5. Market Making Is a Better Business Model
Sana concluded that for prediction markets specifically, market making (Chapter 30) is a more capital-efficient strategy than cross-platform arbitrage. A market maker earns the spread on every trade, while an arbitrageur only profits when cross-platform discrepancies appear. However, market making requires a more sophisticated system and carries inventory risk.
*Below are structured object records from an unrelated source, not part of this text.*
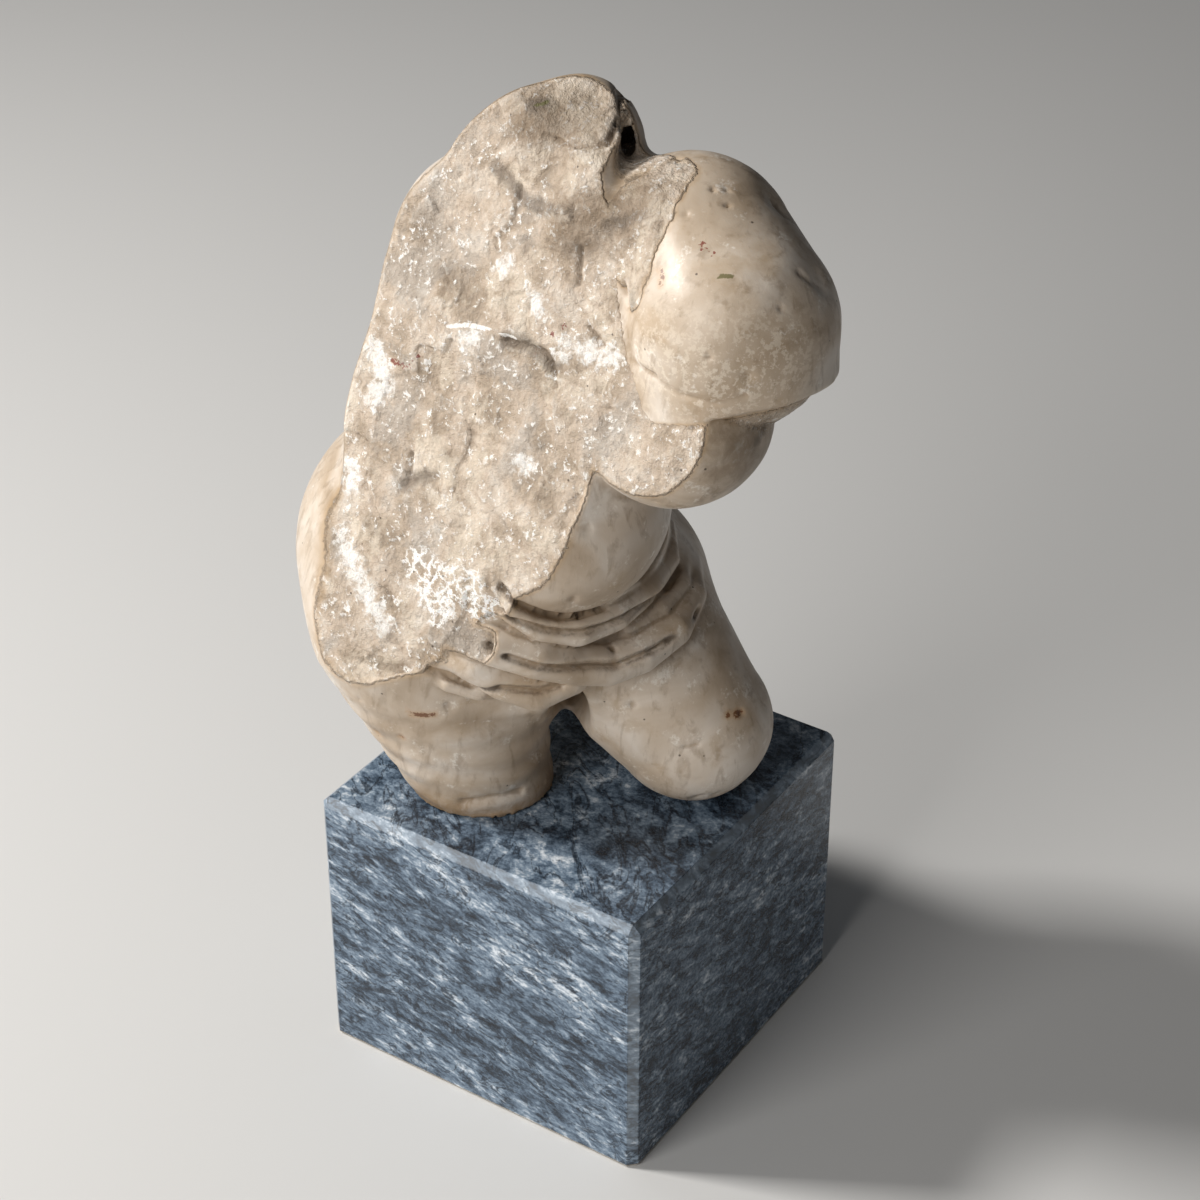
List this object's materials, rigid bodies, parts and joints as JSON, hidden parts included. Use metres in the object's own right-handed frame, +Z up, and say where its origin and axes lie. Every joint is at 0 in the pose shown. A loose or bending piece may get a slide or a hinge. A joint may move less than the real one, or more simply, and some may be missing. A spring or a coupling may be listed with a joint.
{
  "type": "statue fragment",
  "caption": "Broken torso of a crouching figure in patinated white marble, with no head, arms or lower legs, standing on a chamfered block of veined grey marble.",
  "frame": {"origin": "centre of the plinth's underside", "axes": "+Z up, +X along the plinth's front face towards the hunched shoulder's side, +Y from that face to the back of the plinth"},
  "size_m": [0.1835, 0.1321, 0.3448],
  "materials": {
    "torso_marble": "old polish on the carved skin, rough crystalline breaks",
    "plinth_marble": "polished, veined"
  },
  "bodies": {
    "root": {"torso": "torso_marble", "plinth": "plinth_marble"}
  },
  "joints": []
}
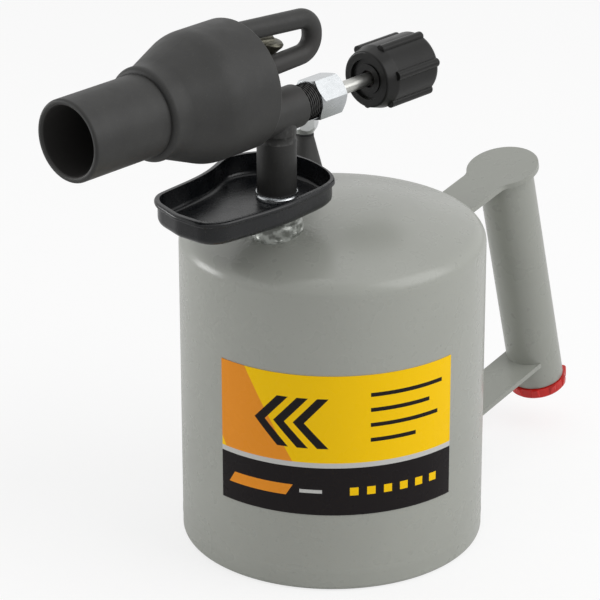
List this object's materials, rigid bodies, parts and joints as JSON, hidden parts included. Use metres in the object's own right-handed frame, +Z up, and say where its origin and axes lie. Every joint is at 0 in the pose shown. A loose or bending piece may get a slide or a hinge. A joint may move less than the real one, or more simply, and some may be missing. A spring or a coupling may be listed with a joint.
{
  "type": "petrol blow lamp",
  "caption": "Petrol blow lamp: a domed tank on a ring foot carries a riser, preheating tray, valve, vaporizer loop and flame tube, with a leaning pump handle behind.",
  "frame": {"origin": "centre of the tank's foot ring, on the plane the lamp stands on", "axes": "+Z up along the tank, -X the way the flame points, +X towards the pump handle, -Y the labelled side's right edge"},
  "size_m": [0.2692, 0.1158, 0.2165],
  "materials": {
    "tank_paint": "semi-gloss grey paint",
    "handle_paint": "semi-gloss grey paint",
    "label_print": "printed sheet with unlettered blocks of colour",
    "boss_zinc": "bright zinc plating with brazing round its foot",
    "burner_black": "matt charcoal heat-proof coat",
    "braze_black": "rough brazing under the coat",
    "copper": "drawn copper pipe",
    "brass": "turned brass",
    "tray_enamel": "glossy black enamel",
    "zinc": "bright zinc plating",
    "plug_zinc": "bright zinc plating",
    "graphite": "graphited cord",
    "fibre": "red vulcanised fibre",
    "knob_black": "moulded heat-proof plastic",
    "screw_steel": "zinc-plated steel",
    "burner_steel": "heat-tinted steel",
    "ring_iron": "cast iron with scale",
    "cone_coat": "matt charcoal coat",
    "rubber_black": "oil-proof rubber",
    "pump_alloy": "turned aluminium",
    "ball_steel": "polished steel",
    "rod_steel": "drawn steel rod",
    "cup_leather": "oiled leather",
    "knob_red": "moulded red plastic"
  },
  "bodies": {
    "lamp": {"tank_shell": "tank_paint", "tank_bottom": "tank_paint", "label": "label_print", "riser_boss": "boss_zinc", "riser_tube": "burner_black", "riser_weld": "braze_black", "pickup_tube": "copper", "pickup_strainer": "brass", "preheat_tray": "tray_enamel", "tray_nut": "zinc", "valve_body": "burner_black", "gland_packing": "graphite", "gland_nut": "zinc", "flame_tube": "burner_black", "flame_housing": "burner_black", "burner_head": "burner_steel", "mixing_tube": "burner_steel", "vaporizer_tube": "burner_black", "vaporizer_ring": "ring_iron", "jet_block": "brass", "jet_nozzle": "brass", "cleaning_plug": "zinc", "filler_neck": "cone_coat", "handle_tube": "handle_paint", "handle_top_bracket": "handle_paint", "handle_lower_bracket": "handle_paint", "air_tube": "handle_paint", "check_valve_body": "pump_alloy", "pump_guide": "pump_alloy"},
    "stem_washer": {"stem_washer": "fibre"},
    "valve_knob": {"valve_spindle": "zinc", "valve_knob": "knob_black", "knob_screw": "screw_steel"},
    "filler_gasket": {"filler_gasket": "rubber_black"},
    "filler_plug": {"filler_plug": "plug_zinc"},
    "pump": {"pump_rod": "rod_steel", "pump_piston": "pump_alloy", "pump_cup": "cup_leather", "piston_nut": "screw_steel", "pump_knob": "knob_red"},
    "check_ball": {"check_valve_ball": "ball_steel"}
  },
  "joints": [
    {"name": "valve_travel", "type": "slide", "parent": "lamp", "child": "stem_washer", "axis": [1, 0, 0], "range_m": [0, 0.0015]},
    {"name": "valve_turn", "type": "hinge", "parent": "stem_washer", "child": "valve_knob", "pos_m": [0.021, 0, 0.17592], "axis": [1, 0, 0], "range_deg": [0, 540]},
    {"name": "filler_lift", "type": "slide", "parent": "lamp", "child": "filler_gasket", "axis": [0, 0, 1], "range_m": [0, 0.005]},
    {"name": "filler_turn", "type": "hinge", "parent": "filler_gasket", "child": "filler_plug", "pos_m": [0.0151, 0.0284, 0.15], "axis": [0, 0, 1], "range_deg": [0, 1440]},
    {"name": "pump_stroke", "type": "slide", "parent": "lamp", "child": "pump", "axis": [0.2402, 0, -0.9707], "range_m": [0, 0.069]},
    {"name": "check_lift", "type": "slide", "parent": "lamp", "child": "check_ball", "axis": [-0.2402, 0, 0.9707], "range_m": [0, 0.0015]}
  ],
  "couplings": [
    {"joint": "valve_travel", "follows": "valve_turn", "m_per_rad": 0.00015915},
    {"joint": "filler_lift", "follows": "filler_turn", "m_per_rad": 0.00019894}
  ]
}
Comparison: Directional Trading vs. Arbitrage
| Aspect | Directional (Case Study 1) | Arbitrage (Case Study 2) |
|---|---|---|
| Required capital | Lower (one platform) | Higher (multiple platforms) |
| Risk per trade | Higher (directional) | Lower (hedged) |
| Expected return per trade | Higher (if edge exists) | Lower (small spreads) |
| Speed requirements | Moderate (hourly cycles) | High (sub-minute) |
| Model complexity | Higher (probability est.) | Lower (price comparison) |
| Regulatory complexity | Lower (one platform) | Higher (multi-platform) |
| Scalability | Good (many markets) | Poor (limited matched pairs) |
| Capital efficiency | Good | Poor (fragmented) |
Discussion Questions
-
If you were starting a prediction market trading operation today, would you choose directional trading or arbitrage? Under what conditions would you choose the other?
-
How would you handle the settlement risk where two platforms resolve the same event differently? Design a risk mitigation strategy.
-
The case study shows that text-based market matching only catches about 60% of equivalent markets. Design a better matching system. What data sources and algorithms would you use?
-
Capital efficiency was identified as a major weakness. Propose a hybrid strategy that combines directional trading and arbitrage to improve capital utilization.
-
As prediction markets mature and institutional participants enter, how do you expect arbitrage opportunities to change? Will they become more or less frequent? Larger or smaller?